Data section

-*-*-

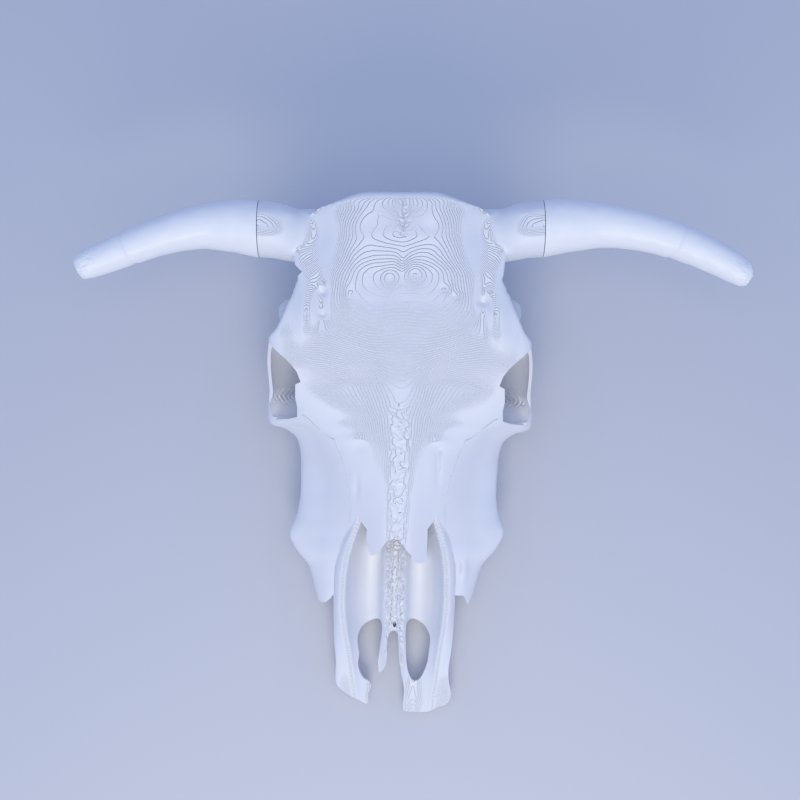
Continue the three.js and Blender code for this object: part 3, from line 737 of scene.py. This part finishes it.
for side in (-1, 1):
    combine(skull, beside_seam("past_seam", SEAM_X[side], side), "DIFFERENCE")
thin_out(skull, MOST_TRIANGLES)
laid_down(skull)
ground = [(-0.3, -0.3), (0.3, -0.3), (0.3, 0.3), (-0.3, 0.3)]
combine(skull, plate("under_floor", ground, -0.1, 0), "DIFFERENCE")
smooth_shaded(skull)

# ---------------------------------------------------------------------------------------------
# Printed plastic: white, satin, laid in layers 0.2 mm high. Each layer ends in a small rounded
# step, which shows as a contour line where the face is nearly level. The colour of each step's
# edge is painted lighter, a painted highlight where the step catches the light. The skull was
# printed lying flat, so its layers are level with the face.
# ---------------------------------------------------------------------------------------------
LAYER = 0.0002
RISER_WIDTH = 0.0004
RISER_LEAST, RISER_MOST = 0.05, 0.5  # of a layer's tread
STEEP, LEVEL = 0.92, 0.985  # cosines of the slopes between which the steps fade out
STEEP_SHARE = 0.06
FADE_HEIGHT = 0.0015
# painted highlight: how many times lighter the colour of the layer edges is painted
EDGE_HIGHLIGHT_PAINT = 1.2
TROUGH_TOP = 0.0272  # the trough of the nose and the sockets are smooth from here down
# white plastic, partly tinted cool as painted light that stands in for blue light bouncing onto it
SKULL_WHITE = (0.79, 0.81, 0.86)


def layer_group():
    """Steps in height along Z above `Lowest`: flat treads, and rounded risers RISER_WIDTH wide."""
    group = bpy.data.node_groups.new("printed layers", "ShaderNodeTree")
    inputs = {"Place": "Vector", "Normal": "Vector", "Layer height": "Float", "Lowest": "Float"}
    for name, kind in inputs.items():
        group.interface.new_socket(name, in_out="INPUT", socket_type="NodeSocket" + kind)
    for name in ("Height", "Edge"):
        group.interface.new_socket(name, in_out="OUTPUT", socket_type="NodeSocketFloat")
    nodes, links = group.nodes, group.links
    ins, outs = nodes.new("NodeGroupInput"), nodes.new("NodeGroupOutput")

    def put(value, socket):
        if isinstance(value, (int, float)):
            socket.default_value = value
        else:
            links.new(value, socket)

    def calc(operation, *values):
        node = nodes.new("ShaderNodeMath")
        node.operation = operation
        for socket, value in zip(node.inputs, values):
            put(value, socket)
        return node.outputs[0]

    def fade(value, low, high, to_low=0.0, to_high=1.0):
        node = nodes.new("ShaderNodeMapRange")
        node.interpolation_type = "SMOOTHSTEP"
        settings = {
            "Value": value, "From Min": low, "From Max": high, "To Min": to_low, "To Max": to_high,
        }
        for name, setting in settings.items():
            put(setting, node.inputs[name])
        return node.outputs[0]

    place, facing = nodes.new("ShaderNodeSeparateXYZ"), nodes.new("ShaderNodeSeparateXYZ")
    links.new(ins.outputs["Place"], place.inputs[0])
    links.new(ins.outputs["Normal"], facing.inputs[0])
    up, lowest, layer = place.outputs["Z"], ins.outputs["Lowest"], ins.outputs["Layer height"]
    level = calc("ABSOLUTE", facing.outputs["Z"])
    across = calc("SQRT", calc("SUBTRACT", 1.0, calc("MULTIPLY", level, level)))
    slope = calc("DIVIDE", across, calc("MAXIMUM", level, 0.05))
    riser = calc("MAXIMUM", calc("MULTIPLY", slope, RISER_WIDTH / LAYER), RISER_LEAST)
    riser = calc("MINIMUM", riser, RISER_MOST)
    part = calc("FRACT", calc("DIVIDE", up, layer))
    climb = fade(part, calc("SUBTRACT", 1.0, riser), 1.0)
    above = fade(up, lowest, calc("ADD", lowest, FADE_HEIGHT))
    shown = calc("MULTIPLY", fade(level, STEEP, LEVEL, STEEP_SHARE, 1.0), above)
    step = calc("MULTIPLY", calc("SUBTRACT", climb, part), layer)
    links.new(calc("MULTIPLY", step, shown), outs.inputs["Height"])
    middle = calc("SUBTRACT", 1.0, calc("MULTIPLY", riser, 0.5))
    away = calc("DIVIDE", calc("ABSOLUTE", calc("SUBTRACT", part, middle)), riser)
    # Edge marks the risers, where the material paints a lighter colour as a painted highlight
    links.new(calc("MULTIPLY", fade(away, 0.0, 0.6, 1.0, 0.0), shown), outs.inputs["Edge"])
    return group


printed_layers = layer_group()


def plastic(name, colour, lowest, turn, strength):
    material = bpy.data.materials.new(name)
    material.use_nodes = True
    nodes, links = material.node_tree.nodes, material.node_tree.links
    shader = nodes["Principled BSDF"]
    shader.inputs["Roughness"].default_value = 0.4
    place = nodes.new("ShaderNodeTexCoord")
    layers = nodes.new("ShaderNodeGroup")
    layers.node_tree = printed_layers
    layers.inputs["Layer height"].default_value = LAYER
    layers.inputs["Lowest"].default_value = lowest
    for source, goal in (("Object", "Place"), ("Normal", "Normal")):
        aim = nodes.new("ShaderNodeMapping")
        aim.vector_type = "TEXTURE"
        aim.inputs["Rotation"].default_value = turn
        links.new(place.outputs[source], aim.inputs["Vector"])
        links.new(aim.outputs[0], layers.inputs[goal])
    bump = nodes.new("ShaderNodeBump")
    bump.inputs["Strength"].default_value = strength
    bump.inputs["Distance"].default_value = 3
    links.new(layers.outputs["Height"], bump.inputs["Height"])
    links.new(bump.outputs[0], shader.inputs["Normal"])
    # painted highlight: the base colour is mixed towards a lighter white on the layer edges
    shade = nodes.new("ShaderNodeMix")
    shade.data_type = "RGBA"
    shade.inputs["A"].default_value = (*colour, 1)
    shade.inputs["B"].default_value = (*(min(1, c * EDGE_HIGHLIGHT_PAINT) for c in colour), 1)
    links.new(layers.outputs["Edge"], shade.inputs["Factor"])
    links.new(shade.outputs["Result"], shader.inputs["Base Color"])
    return material


skull_plastic = plastic("white printed plastic", SKULL_WHITE, TROUGH_TOP, (REST_TILT, 0, 0), 1.0)
skull.data.materials.clear()
skull.data.materials.append(skull_plastic)
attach(skull, "root")
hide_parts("skull")

# ---------------------------------------------------------------------------------------------
# Horn cores: two prints of their own, of the same plastic, turned on end for printing and so
# almost smooth. Each is glued to its stub, and its tip is broken off.
# ---------------------------------------------------------------------------------------------
HORN_STATIONS = {  # distance past the seam, y, z, radius
    1: [
        (-4, 69.8, -12.6, 11.9), (0, 70.1, -12.5, 11.6), (10, 71.2, -12, 10.9),
        (21, 71.3, -11.2, 9.5), (31, 70.3, -10.2, 8.6), (42, 68, -8.9, 7.9),
        (52, 65, -7.6, 7.5), (62, 60.8, -6, 7), (72, 55.6, -4.4, 6.4),
        (80.4, 50.3, -3, 5.2), (82.5, 48.95, -2.7, 3.6),
    ],
    -1: [
        (-4, 69.7, -12.6, 11.9), (0, 70, -12.5, 11.6), (10.5, 71.1, -12, 10.7),
        (20.5, 70.8, -11.2, 9.3), (30, 69.2, -10.2, 8.3), (39.5, 66.4, -8.9, 7.6),
        (49, 62.9, -7.6, 7.2), (58, 59, -6, 6.6), (66, 55.6, -4.5, 6.1),
        (71, 53.4, -3.6, 5), (72.6, 52.7, -3.3, 3.6),
    ],
}
HORN_RINGS, HORN_SIDES = 200, 120
SEAM_GAP = 0.3
TIP_BREAK = {  # what is missing at each tip, seen from above
    1: [(135.2, 62.4), (140.2, 54.6), (140.9, 51), (140.6, 44), (150, 44), (150, 62.4)],
    -1: [(122.5, 67), (131.6, 55.3), (127.6, 48.8), (140, 48.8), (140, 67)],
}
HORN_SWELL = 0.14
HORN_GRAIN, TIP_GRAIN = 0.03, 0.22
CREASE_AT = 52  # past the seam
CREASE_DEPTH = 0.3
# white plastic, partly tinted cool as painted light that stands in for blue light bouncing onto it
HORN_WHITE = (0.85, 0.87, 0.9)
HORN_PRINT_TURN = 1.45  # radians that the print was turned from lying to standing
EVERYWHERE = -1  # no height below which the layers stop


def weather(horn, seam, side):
    """Shallow dents, a crease across two thirds of the way out and a pitted tip."""
    points = read_points(horn)
    normals = np.empty(len(points) * 3)
    horn.data.vertices.foreach_get("normal", normals)
    out = side * (points[:, 0] - seam)
    tip = smoothstep(out, HORN_STATIONS[side][-1][0] - 12, HORN_STATIONS[side][-1][0] - 3)
    crease = np.exp(-((out - 0.5 * (points[:, 1] - 60) - CREASE_AT) ** 2))
    grain = HORN_GRAIN + TIP_GRAIN * tip
    swell = HORN_SWELL * roughness_at(points, 4.5) + grain * roughness_at(points, 0.9)
    write_points(horn, points + normals.reshape(-1, 3) * (swell - CREASE_DEPTH * crease)[:, None])


horn_plastic = plastic(
    "white printed plastic, smooth", HORN_WHITE, EVERYWHERE, (0, HORN_PRINT_TURN, 0), 0.2
)
for side, name in ((-1, "horn_left"), (1, "horn_right")):
    seam = SEAM_X[side] + side * SEAM_GAP
    stations = [(seam + side * out, y, z, radius) for out, y, z, radius in HORN_STATIONS[side]]
    horn = bar(name + "_core", stations, HORN_RINGS, HORN_SIDES)
    weather(horn, seam, side)
    combine(horn, beside_seam("trim", seam, -side), "DIFFERENCE")
    tip_break = [(side * x, y) for x, y in TIP_BREAK[side]]
    combine(horn, plate("tip_break", tip_break, -40, 20), "DIFFERENCE")
    laid_down(horn)
    smooth_shaded(horn)
    horn.data.materials.clear()
    horn.data.materials.append(horn_plastic)
    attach(horn, "root")
    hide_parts(name)

# ---------------------------------------------------------------------------------------------
# Floor, lights and camera. The floor is pale, the light soft and bluish with two warm lamps,
# and the camera looks straight at the face.
# ---------------------------------------------------------------------------------------------
FLOOR_REACH = 3
LAMP_COLOUR = (1, 0.9, 0.68)
SKY_COLOUR = (0.45, 0.6, 1, 1)
CAMERA_DISTANCE = 560
IMAGE_WIDTH = 320  # of the plane through the middle of the face
SENSOR = 36

corners = [(-FLOOR_REACH, -FLOOR_REACH, 0), (FLOOR_REACH, -FLOOR_REACH, 0),
           (FLOOR_REACH, FLOOR_REACH, 0), (-FLOOR_REACH, FLOOR_REACH, 0)]
floor_mesh = bpy.data.meshes.new("floor")
floor_mesh.from_pydata(corners, [], [(0, 1, 2, 3)])
floor = bpy.data.objects.new("floor", floor_mesh)
bpy.context.collection.objects.link(floor)
floor_paint = bpy.data.materials.new("pale floor")
floor_paint.use_nodes = True
paint = floor_paint.node_tree.nodes["Principled BSDF"].inputs
paint["Base Color"].default_value = (0.62, 0.63, 0.68, 1)
paint["Roughness"].default_value = 0.9
floor_mesh.materials.append(floor_paint)


def soft_light(name, place, size, power):
    """A round lamp that shines at the middle of the face from a place above it."""
    data = bpy.data.lights.new(name, "AREA")
    data.shape = "DISK"
    data.size = size
    data.energy = power
    data.color = LAMP_COLOUR
    lamp = bpy.data.objects.new(name, data)
    lamp.location = face_to_rest @ Vector(place)
    way = face_to_rest @ Vector((0, 0, 0)) - lamp.location
    lamp.rotation_euler = way.to_track_quat("-Z", "Y").to_euler()
    bpy.context.collection.objects.link(lamp)


soft_light("key_light", (0, -450, 500), 0.3, 1.7)
soft_light("front_light", (0, -60, 660), 0.5, 1)
world = bpy.data.worlds.new("room")
world.use_nodes = True
world.node_tree.nodes["Background"].inputs[0].default_value = SKY_COLOUR
world.node_tree.nodes["Background"].inputs[1].default_value = 0.76
bpy.context.scene.world = world
bpy.context.scene.view_settings.view_transform = "Standard"

camera_data = bpy.data.cameras.new("camera")
camera_data.sensor_width = SENSOR
camera_data.lens = SENSOR * CAMERA_DISTANCE / IMAGE_WIDTH
camera = bpy.data.objects.new("camera", camera_data)
camera.location = face_to_rest @ Vector((0, 0, CAMERA_DISTANCE))
camera.rotation_euler = (REST_TILT, 0, 0)
bpy.context.collection.objects.link(camera)
bpy.context.scene.camera = camera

-*-*-

Task statement
Set down verbatim only the lines between the start of the data above and the line with "links.new(value, socket)", both boundaries included.

Task response
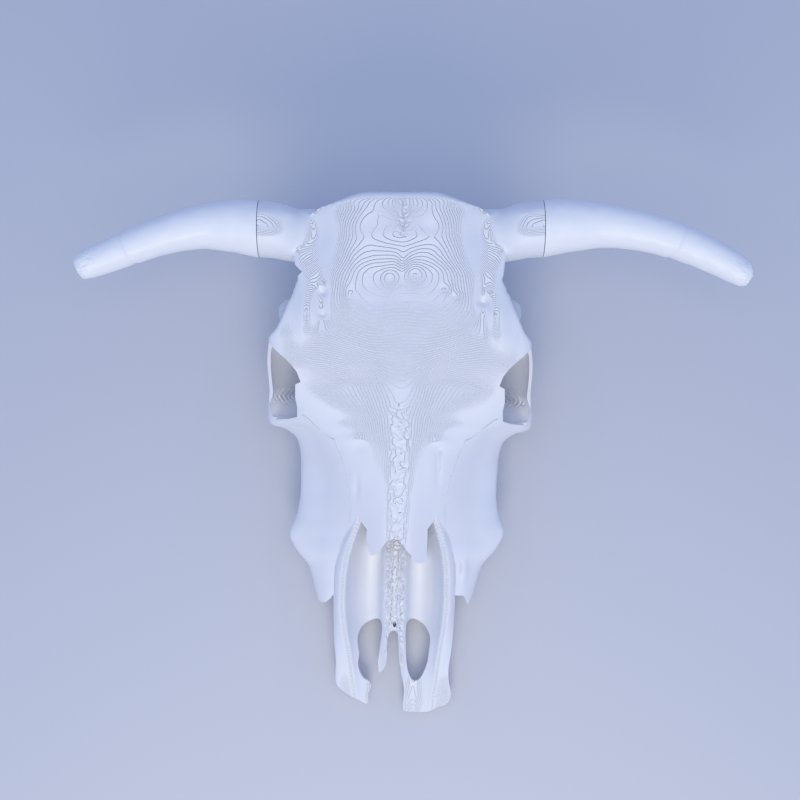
Continue the three.js and Blender code for this object: part 3, from line 737 of scene.py. This part finishes it.
for side in (-1, 1):
    combine(skull, beside_seam("past_seam", SEAM_X[side], side), "DIFFERENCE")
thin_out(skull, MOST_TRIANGLES)
laid_down(skull)
ground = [(-0.3, -0.3), (0.3, -0.3), (0.3, 0.3), (-0.3, 0.3)]
combine(skull, plate("under_floor", ground, -0.1, 0), "DIFFERENCE")
smooth_shaded(skull)

# ---------------------------------------------------------------------------------------------
# Printed plastic: white, satin, laid in layers 0.2 mm high. Each layer ends in a small rounded
# step, which shows as a contour line where the face is nearly level. The colour of each step's
# edge is painted lighter, a painted highlight where the step catches the light. The skull was
# printed lying flat, so its layers are level with the face.
# ---------------------------------------------------------------------------------------------
LAYER = 0.0002
RISER_WIDTH = 0.0004
RISER_LEAST, RISER_MOST = 0.05, 0.5  # of a layer's tread
STEEP, LEVEL = 0.92, 0.985  # cosines of the slopes between which the steps fade out
STEEP_SHARE = 0.06
FADE_HEIGHT = 0.0015
# painted highlight: how many times lighter the colour of the layer edges is painted
EDGE_HIGHLIGHT_PAINT = 1.2
TROUGH_TOP = 0.0272  # the trough of the nose and the sockets are smooth from here down
# white plastic, partly tinted cool as painted light that stands in for blue light bouncing onto it
SKULL_WHITE = (0.79, 0.81, 0.86)


def layer_group():
    """Steps in height along Z above `Lowest`: flat treads, and rounded risers RISER_WIDTH wide."""
    group = bpy.data.node_groups.new("printed layers", "ShaderNodeTree")
    inputs = {"Place": "Vector", "Normal": "Vector", "Layer height": "Float", "Lowest": "Float"}
    for name, kind in inputs.items():
        group.interface.new_socket(name, in_out="INPUT", socket_type="NodeSocket" + kind)
    for name in ("Height", "Edge"):
        group.interface.new_socket(name, in_out="OUTPUT", socket_type="NodeSocketFloat")
    nodes, links = group.nodes, group.links
    ins, outs = nodes.new("NodeGroupInput"), nodes.new("NodeGroupOutput")

    def put(value, socket):
        if isinstance(value, (int, float)):
            socket.default_value = value
        else:
            links.new(value, socket)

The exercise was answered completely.